You need to choose your blow-outs carefully with those little killjoys, one hangover a month is around about my limit. (Particularly now that I’m an old man and hangovers last until Christmas.)

This is a shame, because cold beer equals holidays and freedom in my head. The first thing most of us do when we reach the Mediterranean is sit outside with a cold one (or seven), just because we can.

And then I heard that Heineken had brought a new alcohol-free beer. It’s called 0.0, which is the amount of fun you can expect to have after drinking one. (I’ll make the obvious joke, so you don’t have to.) To be honest, I come from a generation of Irish people who see alcohol-free beer as an act of treason — anyone seen with a bottle of Kaliber back in the day was immediately written off as being an agent of a foreign power.

That said, it has been a long winter, and if the taste of beer in my mouth on a Tuesday can invoke Barcelona in early June, I’m willing to give it a go.

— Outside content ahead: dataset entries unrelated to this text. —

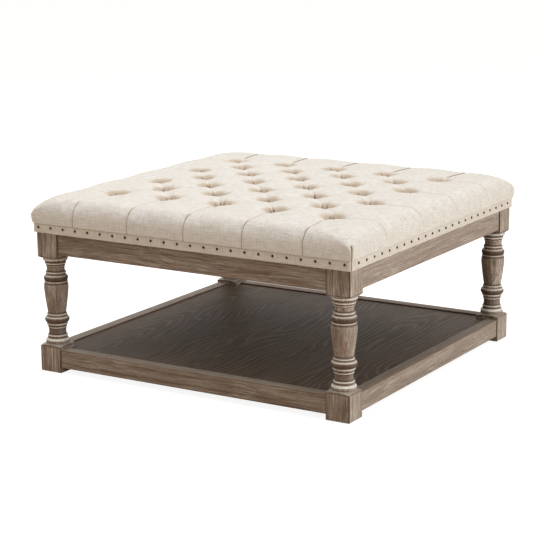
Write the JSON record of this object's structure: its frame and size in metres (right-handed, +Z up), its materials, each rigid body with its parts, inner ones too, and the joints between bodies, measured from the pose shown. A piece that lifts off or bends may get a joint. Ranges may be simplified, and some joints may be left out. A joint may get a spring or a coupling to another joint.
{
  "type": "ottoman coffee table",
  "caption": "Square upholstered ottoman table: diamond-tufted linen cushion with a nailed hem on turned oak legs, with apron rails and a low shelf framed by rails.",
  "frame": {"origin": "centre of the underside, on the floor between the four glides", "axes": "+Z up through the cushion; the front faces -Y and the right side +X; the table is as wide as it is deep, and lower than either"},
  "size_m": [0.972, 0.972, 0.4865],
  "materials": {
    "oak": "grey-brown distressed oak with whitewashed high spots, matt",
    "veneer": "dark grey-brown oak veneer, satin",
    "pine": "plain softwood",
    "plywood": "plain plywood",
    "linen": "oatmeal linen with a slub weave",
    "foam": "foam and padding",
    "twine": "waxed twine",
    "dust_cloth": "thin black cloth",
    "bronze_nail": "dark antiqued bronze",
    "zinc_steel": "zinc-plated steel",
    "nylon": "dark nylon"
  },
  "bodies": {
    "root": {"apron_dowels": "pine", "apron_front": "oak", "apron_left": "oak", "apron_rear": "oak", "apron_right": "oak", "cleat_screws": "zinc_steel", "corner_block_front_left": "pine", "corner_block_front_right": "pine", "corner_block_rear_left": "pine", "corner_block_rear_right": "pine", "corner_block_screws": "zinc_steel", "cover_hem": "linen", "cushion_cover": "linen", "deck_board": "plywood", "deck_screws": "zinc_steel", "deck_slat_left": "pine", "deck_slat_right": "pine", "dust_cover": "dust_cloth", "edge_padding": "foam", "foam_pad": "foam", "foot_glides": "nylon", "frame_screws": "zinc_steel", "hanger_bolts": "zinc_steel", "hanger_nuts": "zinc_steel", "hanger_washers": "zinc_steel", "leg_front_left": "oak", "leg_front_right": "oak", "leg_rear_left": "oak", "leg_rear_right": "oak", "nails_front": "bronze_nail", "nails_left": "bronze_nail", "nails_rear": "bronze_nail", "nails_right": "bronze_nail", "panel_screws": "zinc_steel", "shelf_bearer": "pine", "shelf_cleat_front": "pine", "shelf_cleat_left": "pine", "shelf_cleat_rear": "pine", "shelf_cleat_right": "pine", "shelf_panel": "veneer", "shelf_rail_dowels": "pine", "shelf_rail_front": "oak", "shelf_rail_left": "oak", "shelf_rail_rear": "oak", "shelf_rail_right": "oak", "tie_washers": "zinc_steel", "top_fixing_screws": "zinc_steel", "top_frame_front": "pine", "top_frame_left": "pine", "top_frame_rear": "pine", "top_frame_right": "pine", "tuft_ties": "twine"}
  },
  "joints": []
}
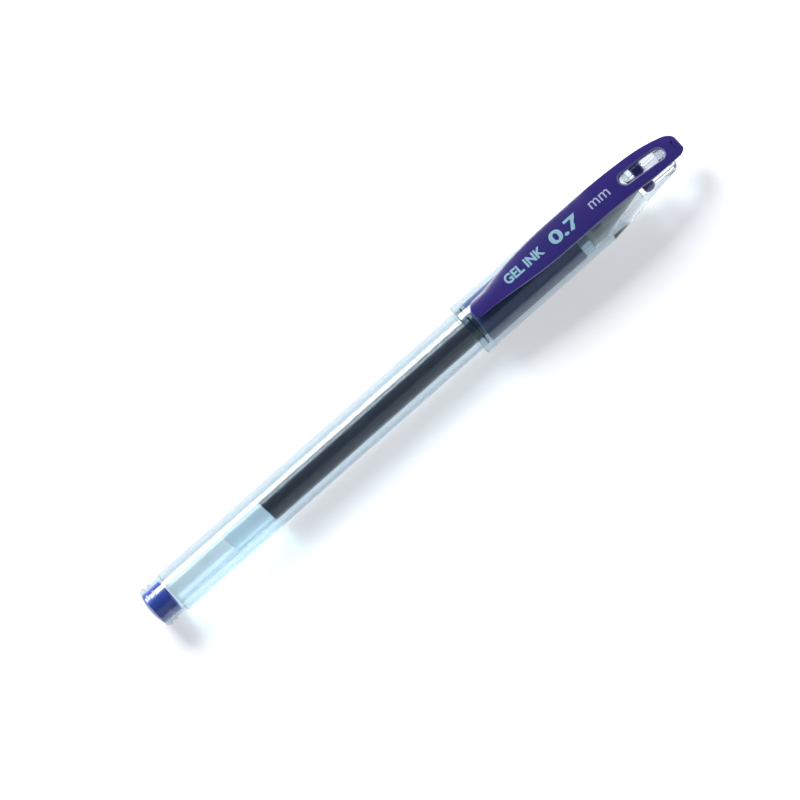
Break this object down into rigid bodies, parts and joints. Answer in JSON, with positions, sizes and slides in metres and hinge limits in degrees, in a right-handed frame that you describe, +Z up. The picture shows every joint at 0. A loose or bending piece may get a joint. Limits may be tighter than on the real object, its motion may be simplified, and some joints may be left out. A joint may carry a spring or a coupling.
{
  "type": "gel pen",
  "caption": "Capped gel pen lying on its side: clear barrel and screw-on nose, refill, rubber grip, clear pull-off cap with a springy clip.",
  "frame": {"origin": "centre of the bounding box in plan, at the height of the lowest point, the underside of the cap's mouth ring", "axes": "+X along the pen from the tail towards the cap's closed end, +Z up through the middle of the clip, +Y across the pen"},
  "size_m": [0.1494, 0.0126, 0.0141],
  "materials": {
    "clear_barrel": "water-clear polystyrene, polished",
    "clear_nose": "water-clear polystyrene, polished",
    "clear_cap": "water-clear polystyrene, polished",
    "plug_blue": "blue polypropylene, semi-gloss",
    "grip_rubber": "dark slate-blue rubber, satin",
    "refill_natural": "milky clear polypropylene",
    "gel_ink": "dark blue gel ink",
    "grease": "clear follower grease",
    "holder_white": "white polypropylene",
    "point_metal": "turned nickel silver",
    "ball_carbide": "lapped carbide",
    "spring_steel": "drawn spring wire",
    "inner_white": "cream-white polyethylene",
    "seal_elastomer": "soft natural elastomer",
    "clip_violet": "deep violet-blue translucent polycarbonate, polished"
  },
  "bodies": {
    "barrel": {"barrel": "clear_barrel", "tail_plug": "plug_blue", "grip_sleeve": "grip_rubber"},
    "refill": {"refill_tube": "refill_natural", "ink_column": "gel_ink", "ink_follower": "grease", "tip_holder": "holder_white", "point_body": "point_metal", "ball_spring": "spring_steel"},
    "ball": {"writing_ball": "ball_carbide"},
    "nose": {"nose_cone": "clear_nose"},
    "cap": {"cap_shell": "clear_cap", "inner_cap": "inner_white", "tip_seal": "seal_elastomer"},
    "clip": {"clip": "clip_violet"}
  },
  "joints": [
    {"name": "refill_draw", "type": "slide", "parent": "barrel", "child": "refill", "axis": [1, 0, 0], "range_m": [0, 0.0045]},
    {"name": "nose_unscrew", "type": "hinge", "parent": "refill", "child": "nose", "pos_m": [0.04435, 0, 0.0063], "axis": [1, 0, 0], "range_deg": [0, 1080]},
    {"name": "ball_roll", "type": "hinge", "parent": "refill", "child": "ball", "pos_m": [0.05825, 0, 0.0063], "axis": [0, 1, 0], "continuous": true},
    {"name": "cap_pull", "type": "slide", "parent": "refill", "child": "cap", "axis": [1, 0, 0], "range_m": [0, 0.046]},
    {"name": "clip_lift", "type": "hinge", "parent": "cap", "child": "clip", "pos_m": [0.06385, 0, 0.0075], "axis": [0, 1, 0], "range_deg": [0, 5], "stiffness_Nm_per_rad": 3}
  ],
  "couplings": [
    {"joint": "nose_unscrew", "follows": "refill_draw", "rad_per_m": 4188.8}
  ]
}
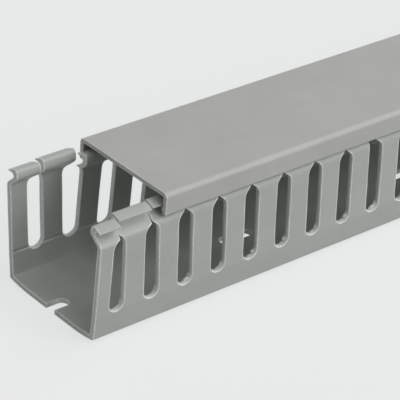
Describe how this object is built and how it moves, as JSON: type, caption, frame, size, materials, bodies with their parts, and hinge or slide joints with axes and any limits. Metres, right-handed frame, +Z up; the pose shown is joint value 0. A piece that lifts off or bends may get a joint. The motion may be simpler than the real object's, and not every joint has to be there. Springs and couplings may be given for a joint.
{
  "type": "slotted wire duct",
  "caption": "Slotted cable duct with hooked fingers along both walls and a clip-on lid set back from its open end.",
  "frame": {"origin": "on the base's underside, in the middle of its width and midway between the two middle fixing slots", "axes": "+X along the duct away from the open end, +Y across it to the far wall, +Z up from the mounting face to the lid"},
  "size_m": [0.524, 0.0445, 0.041],
  "materials": {
    "trough_pvc": "satin grey extruded PVC",
    "lid_pvc": "satin grey extruded PVC"
  },
  "bodies": {
    "trough": {"slotted_trough": "trough_pvc"},
    "lid": {"clip_on_lid": "lid_pvc"}
  },
  "joints": [
    {"name": "lid_slide", "type": "slide", "parent": "trough", "child": "lid", "axis": [1, 0, 0], "range_m": [0, 0.5]}
  ]
}
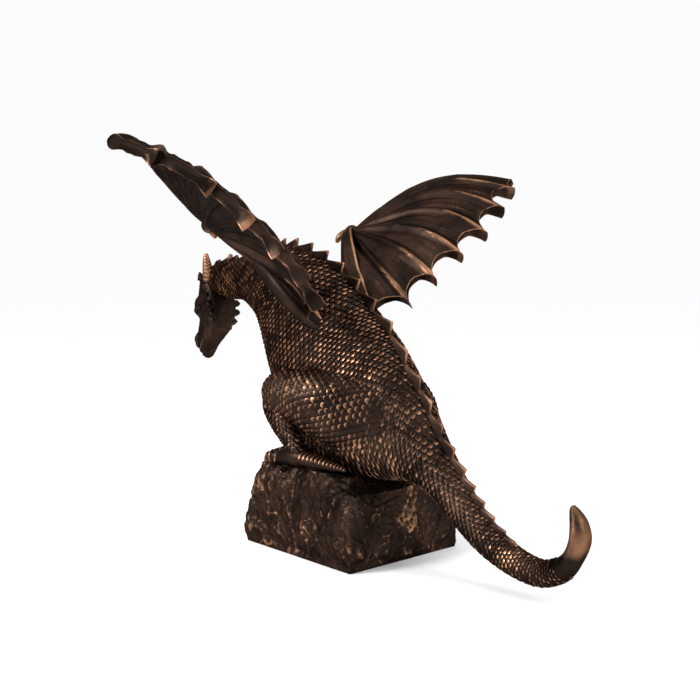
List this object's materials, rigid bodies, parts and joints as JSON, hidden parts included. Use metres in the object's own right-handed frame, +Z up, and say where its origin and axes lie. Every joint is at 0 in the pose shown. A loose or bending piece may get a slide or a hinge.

I buy a four pack of Heineken 0.0, because it’s not like I’m going to go wild and drink 10 of them.

I check the weather forecast to make sure we get a sunny evening for the photograph to go with this piece. I buy swordfish and tuna for the barbecue, so people will think that I’m posh.

It rains. Not lashing rain, more one of those weird showers you get in the back garden, while it stays dry in the front of the house. (And no, this isn’t my way of suggesting I live in a giant house on the Blackrock Road.)

But the photographer is here, the kids are hungry and swordfish will stink up the house if I cook it inside. I crack open a Heineken 0.0 and the sun suddenly comes out, in a way that would make you wonder if large drinks companies have figured out a way to control the weather.

I take a sip. The first thing I’d say is, it tastes just like Heineken, as I remember it. Like most people of my age, I tried it in the late 1980s, when it was Heino, a sign that you were on the waiting list for the Royal Cork Yacht Club even though you barely owned a rubber dinghy.

I take another sip. It’s definitely refreshing, with a slight saltiness that whispers seaside and time-off. I stand there, bottle in hand, flipping the fish, thinking this could be the start of a beautiful relationship.

It doesn’t work out. There was no single moment when I decided this isn’t for me. It’s just that a couple of hours later, when I was cleaning up the BBQ for the night, I noticed my unfinished bottle of beer, looking pretty unloved on the table. This isn’t me, I usually finish my beer.

In the interest of science and balance, I try the same thing the next night with an alcoholic beer, one of those small 25ml bottles that Spanish people drink for breakfast. (Or does it just seem that way to me?)

It doesn’t taste any better or worse than the alcohol-free Heino I tried the night before. But somewhere around sip three I get the tingle, that warm feeling in my stomach, suggesting that if I keep going like this I could be king of the world. I open another one, but leave it at that. After 35 years of drinking I’ve finally established the link between drinking too much and feeling like shite the following day.

In fairness to Heineken 0.0, it was more me than you. It’s a perfectly nice beer, a proper option if you need to drive afterwards and just fancy the feel of a beer bottle in your hand on a hot Friday. (It’s also only 76 calories per 330ml, for those of you hoping to pick up a lover on the beach this summer.)

If people call over to my house and ask for an alcohol-free option, I’ll gladly offer them one of the three bottles I didn’t open. (My wife won’t drink them either — she says the taste of beer makes her feel half-pissed anyway, and she wouldn’t feel that comfortable driving after a 0.0.) In the end, most of this is in my mind.

I reckon there is more to beer than just taste and refreshment. A quick bottle or two is a short break from the everyday routine. Our two kids don’t just mean I can’t hack a hangover any more; they also mean endless rounds of washing, cooking and cleaning.

I need something more than a hint of beer to break out of that rut on an afternoon in June. I need, in these Please Drink Responsibly days, to do something just a tiny bit bold. Not to put too fine a point on it, I need alcohol.